“Welcome Aboard!” said Mark Risse, director of UGA Marine Extension and Georgia Sea Grant, as the programs launched their first ever “Student Onboarding” event. Fellows and interns funded by Georgia Sea Grant and Public Service and Outreach made their way to the coast for a two-day immersion experience to gain a better understanding of Georgia’s coast, Sea Grant and the extension model.

“The purpose of the student onboarding process is to extend a warm welcome to our students, introduce them to our faculty and staff and ensure that the students have ample knowledge about UGA Marine Extension and Georgia Sea Grant,” said Risse, later summarizing the event. “We hope to better ground our students in the role that our programs play in addressing coastal and marine issues related to Georgia.”

The 2015 student cohort working with UGA Marine Extension and Georgia Sea Grant is comprised of three Knauss Marine Policy Fellows, four Marine Education interns, three Public Service and Outreach graduate assistants, a communications graduate assistant and undergraduate intern and two legal fellows with the Carl Vinson Institute of Government. They offer a breadth of experience in a wide variety of disciplines including ecology, law, marine science, business, education and journalism.

The students, accompanied by director Mark Risse and associate director Mona Behl, were first introduced to UGA Marine Extension and Georgia Sea Grant staff and faculty in Athens before heading down to Savannah for a “behind-the-scenes” tour of the facilities at the UGA Marine Education Center and Aquarium on Skidaway Island. While there, Shellfish Research Laboratory director Tom Bliss gave an overview of the thriving oyster hatchery and UGA Aquarium curator Devon Dumont led a shrimp trawl aboard R/V SeaDawg.

The next day, students got a first-hand look at some of the Georgia Sea Grant-funded research projects, all of which address critical coastal and environmental issues. The group then visited the Marine Extension facility in Brunswick, which included a walking tour of the EcoScapes Demonstration Garden and an overview of UGA’s leadership in issues related to fisheries, water quality, sustainable coastal development and coastal resilience. The trip concluded with a visit to Georgia’s Department of Natural Resources where students learned about collaborative efforts among the programs.

“Since the onboarding, I’ve been excited to share with students the research underway on black gill and marine debris,” said Kayla Clark, a 2015-2016 Georgia Sea Grant Marine Education Intern. “The onboarding helped me connect with researchers, extension agents, fellow Sea Grant staff and PSO faculty from throughout the state.

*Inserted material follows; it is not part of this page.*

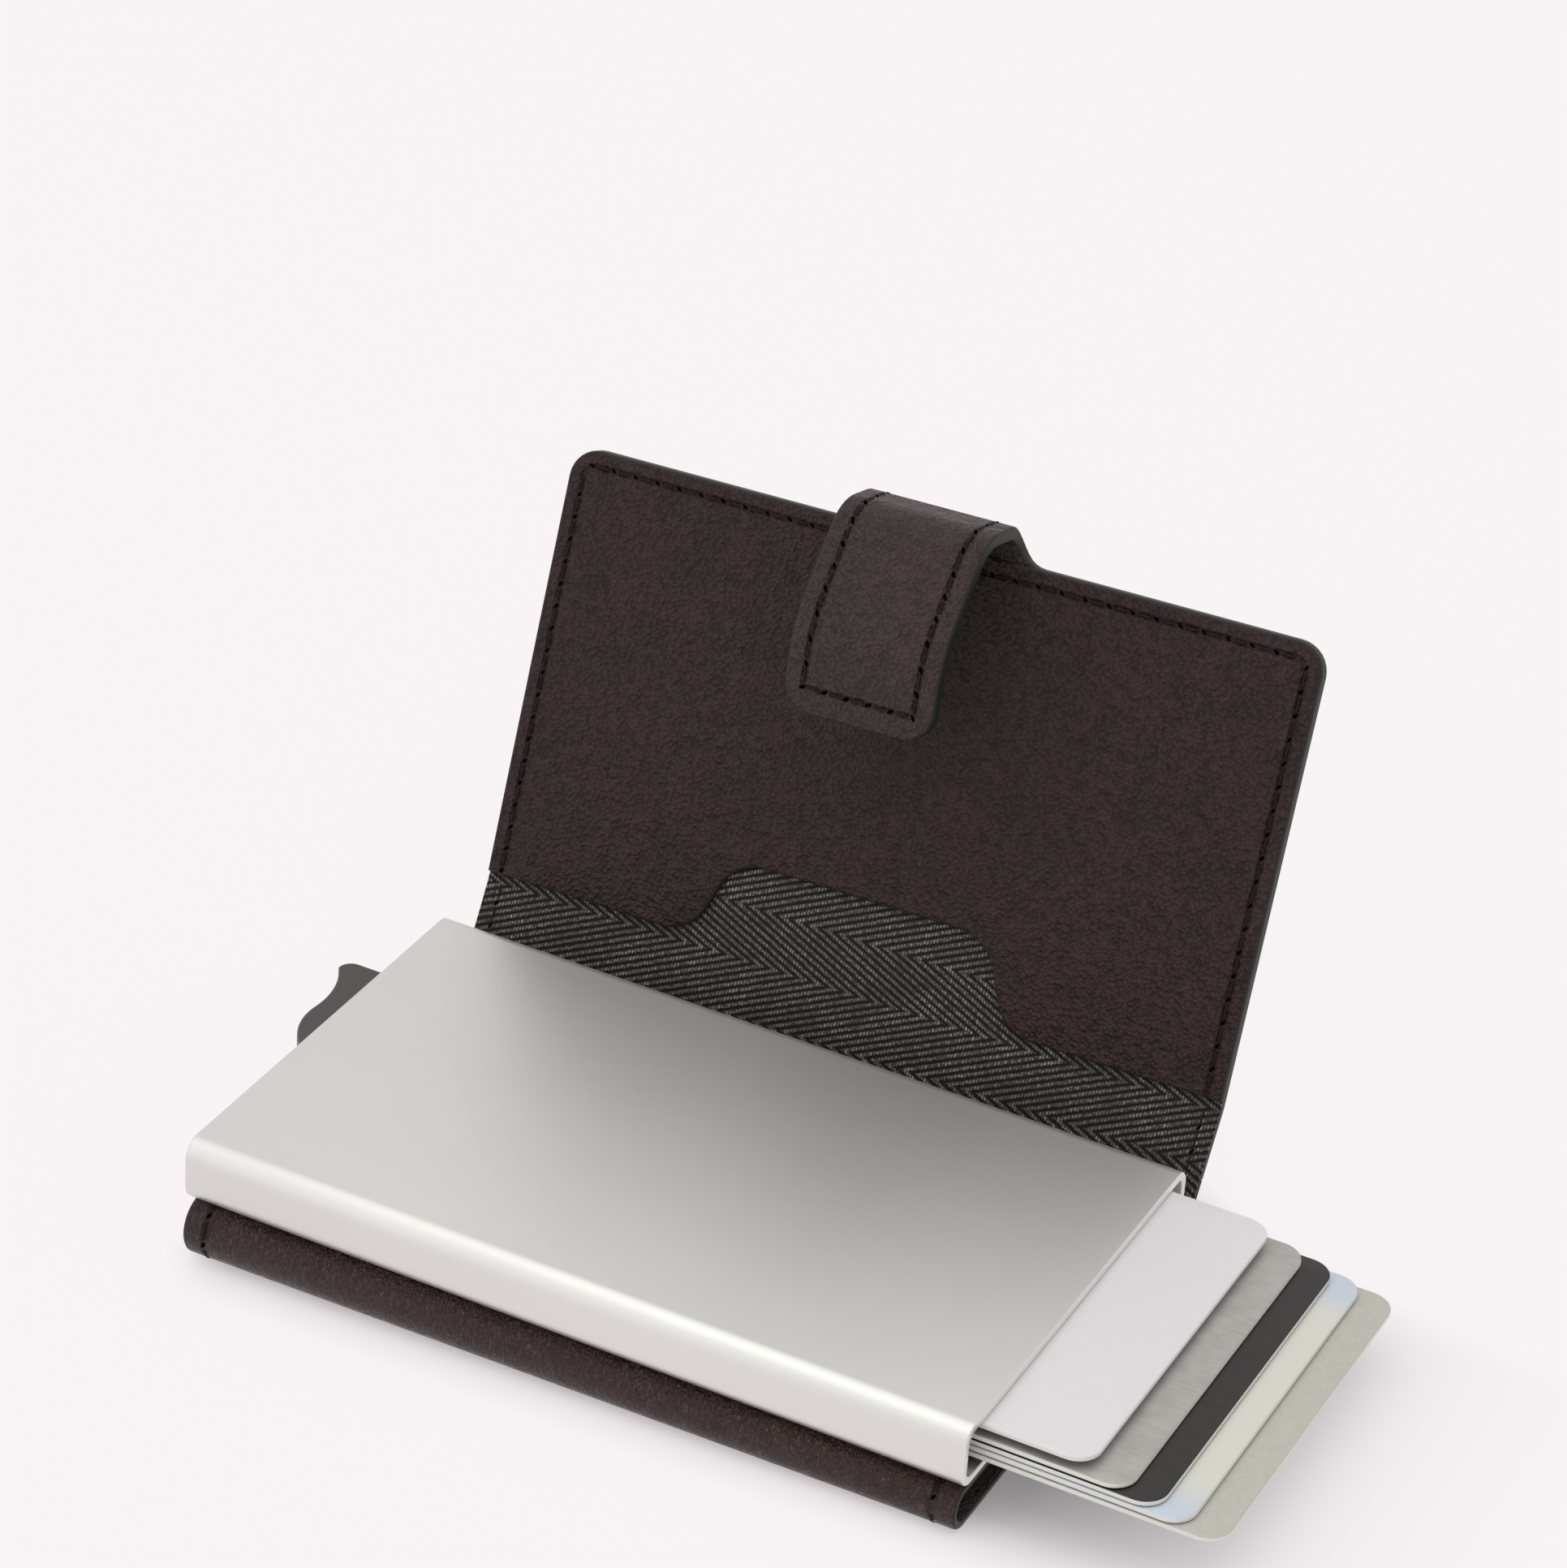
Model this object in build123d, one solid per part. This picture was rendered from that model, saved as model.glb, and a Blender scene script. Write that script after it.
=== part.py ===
from build123d import *
import math
import os

# Pop up card holder: an aluminium card case on a folded leather cover that stands open.
# Millimetres. X runs along the case, with the mouth at +X and the eject lever at -X.
# Y runs from the rounded front fold (-Y) to the spine and the raised flap (+Y). Z is up.
# The origin is the centre of the back leaf's rest face.

# Leather cover
cover_leather = 1.1
cloth = 0.35
hinge_gap = 0.3
floor_gap = 0.2
fold_margin = 0.3

# Back leaf, a flat sleeve under the case
leaf_thickness = 7.0
leaf_front_margin = 1.0
leaf_back_margin = 0.5
leaf_upper_setback = 0.35
leaf_board = 0.6
leaf_board_margin = 4.0
leaf_lining = 0.3
leaf_lining_margin = 1.5
leaf_tape = 0.5
closure_plate_length = 26.0
closure_plate_width = 14.0
closure_plate_inset = 12.0
case_tilt = 1.25

# Pad that holds the case on the leaf
pad_thickness = 0.15
pad_margin = 3.0

# Aluminium case
case_height = 8.7
case_wall = 1.15
case_corner = 2.5
case_edge = 0.2
case_overhang = 0.25

# Standard cards, and how far each stands out of the mouth
card_length = 85.6
card_width = 53.98
card_thickness = 0.76
card_corner = 3.18
card_pitch = 0.88
top_card_gap = 0.94
card_side_room = 3.11
stored_depth = 1.0
card_1_reach = 13.6
card_2_reach = 18.3
card_3_reach = 22.2
card_4_reach = 25.9
card_5_reach = 30.3
card_reaches = [card_1_reach, card_2_reach, card_3_reach, card_4_reach, card_5_reach]

# Strips that grip the cards
sliding_gap = 0.03
friction_strip = 0.98
friction_strip_width = 5.0
friction_strip_length = 60.0
friction_strip_inset = 1.2
top_strip_width = 8.0

# Lever frame, pin and lever
frame_fit = 0.05
frame_floor = 0.6
frame_length = 18.0
frame_wall = 1.5
frame_wall_width = 23.0
frame_wall_setback = 0.4
lever_lift = 0.1
lever_headroom = 0.28
pivot_from_end = 11.0
pivot_to_cards = 7.7
pivot_from_near_side = 44.0
pin_radius = 1.5
pin_clearance = 0.05
hub_radius = 4.5
lever_swing = 60.0
step_front = 2.4
step_back = 3.6
step_corner = 1.5
step_lead = 9.3
tab_width = 22.7
tab_reach = 17.3
tab_far_side = 3.3
tab_edge = 0.4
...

I am now better able to direct public questions toward relevant resources and people within Marine Extension and Sea Grant.”

Knauss Fellow Laura Early takes a look at the growing oysters.

Knauss Fellow Laura Early takes a look at the growing oysters.

The 2015 Student Onboarding trip kicks-off an annual tradition of creating “student ambassadors” who can represent and advance UGA’s mission as a Sea Grant institution.

“Since many of these students work in Athens or Washington, D.C., it’s often difficult for some of them to truly grasp the impacts that Georgia Sea Grant and UGA Marine Extension have on coastal Georgia’s residents and environment,” said Risse. “With this new onboarding experience, students can now not only put names with faces but can also gain a real understanding of the important roles these programs play in addressing pressing issues related to Georgia’s coast.”